Wanting me to have opportunities they never had, my parents began reading to me before I turned one. By the time I turned three, I was reading mostly by myself. And, among the vast number of books they bought were the classic “Little Golden Books” – those child-centered texts with sturdy pages and gold-colored binding. They first appeared in October 1942; the brainchild of New York publishing firm Simon & Schuster, the Artists and Writers Guild and the Western Printing and Lithographic Company of Racine, Wisconsin. They were geared towards children ages 3 to 8 and revolutionized literature for the average American. Before then, children generally could find books only in schools and libraries. But, the “Little Golden Books” series changed that. Their brightly-colored pages and bold text captured and held a child’s attention and their 25-cent price made them affordable.
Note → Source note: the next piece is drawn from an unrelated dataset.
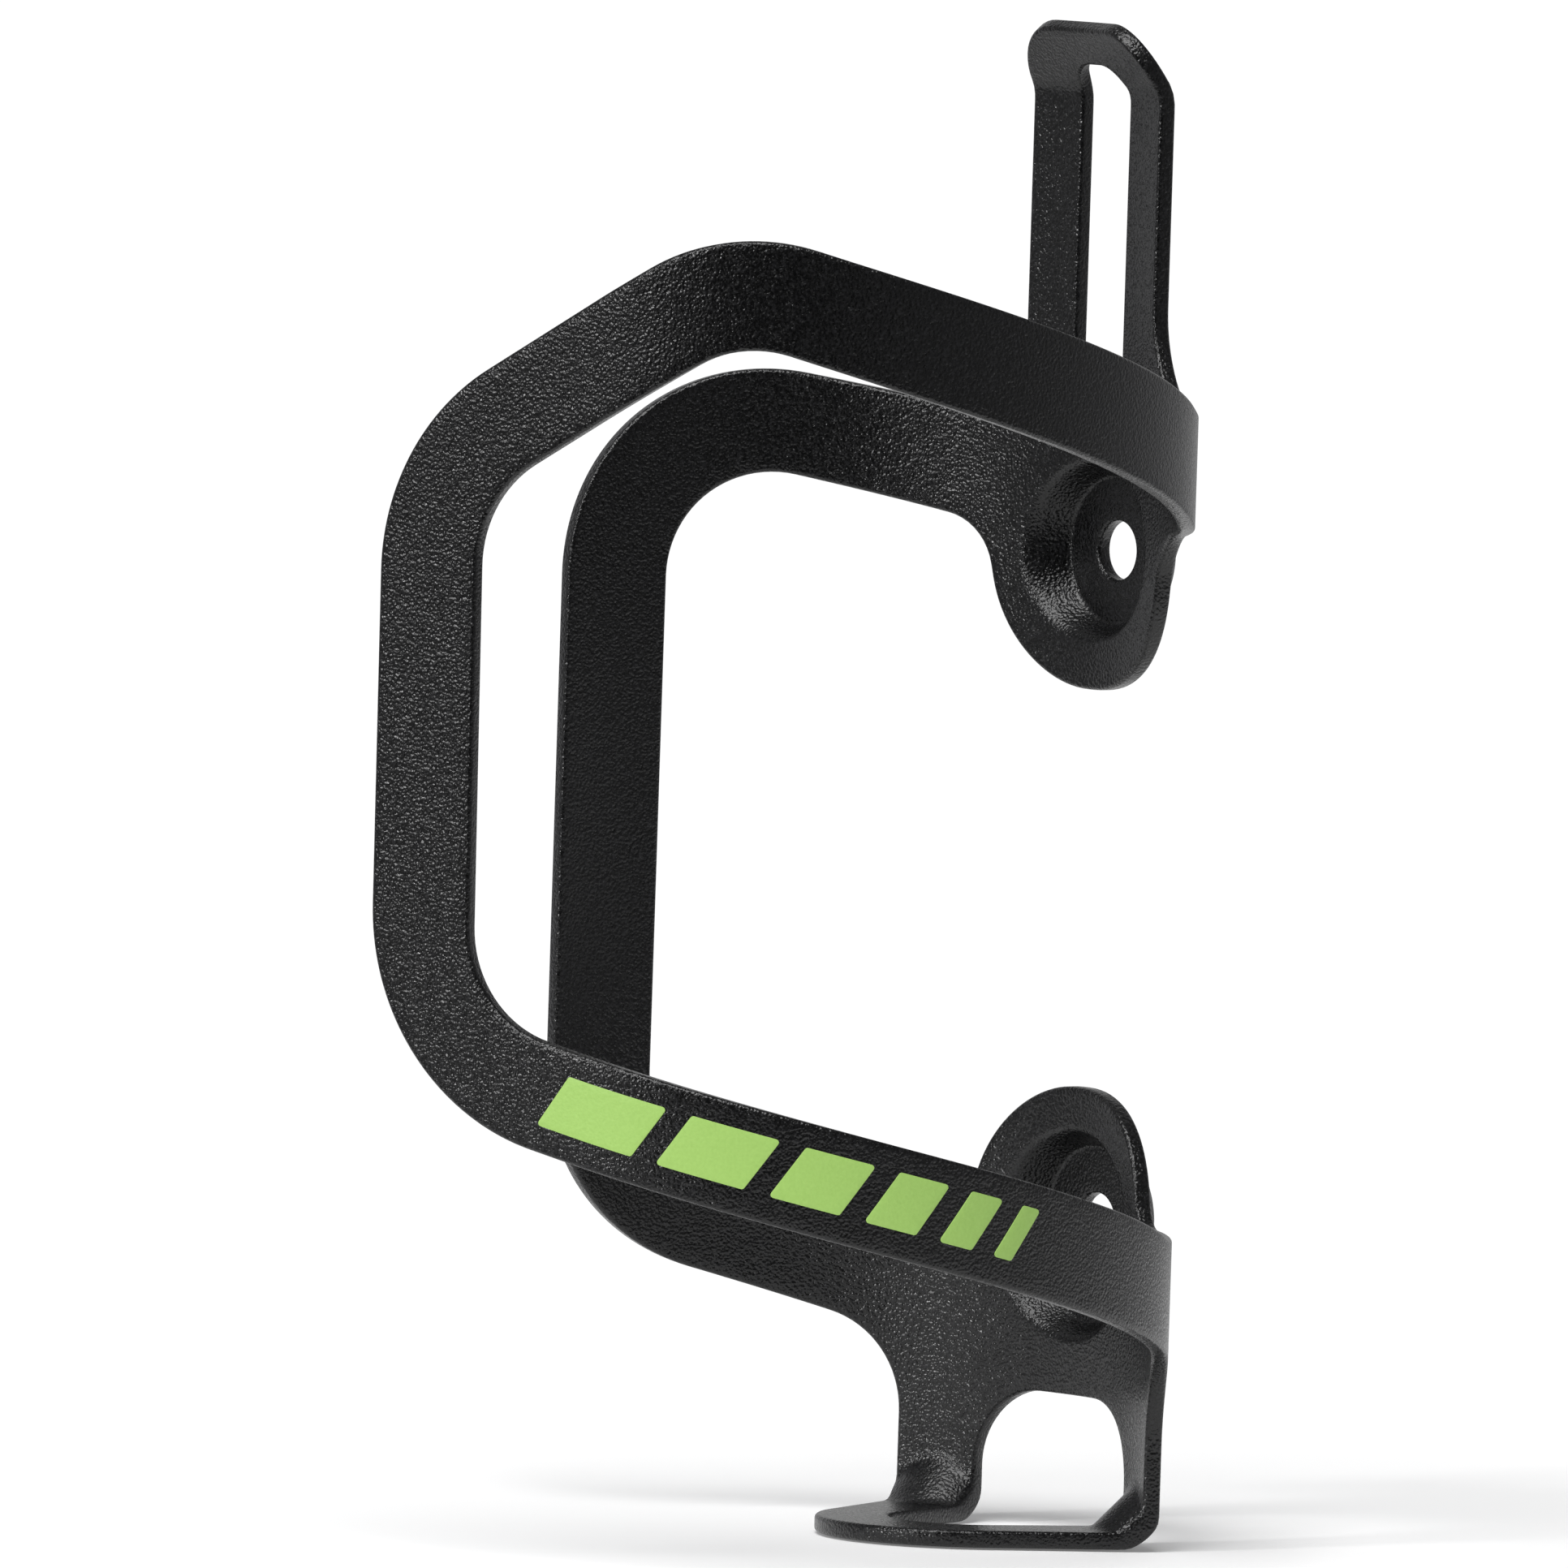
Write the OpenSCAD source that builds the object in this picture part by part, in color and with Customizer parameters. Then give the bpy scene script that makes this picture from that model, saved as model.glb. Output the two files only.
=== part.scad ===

Now, the National Museum of American History in Washington, D.C., is paying homage to the series with an exhibit through January 2014. It features a sampling of artists’ proofs from several of the first books in the series, such as “Two Little Miners,” “The Poky Little Puppy” and “The Little Red Caboose.” At a time when education funding in the U.S. is being compromised due to partisan politics, it’s imperative to realize how crucial literacy is to a child’s welfare.
Oh, and I still have all the “Little Golden Books” my parents bought for me. Some things are just too valuable to throw away!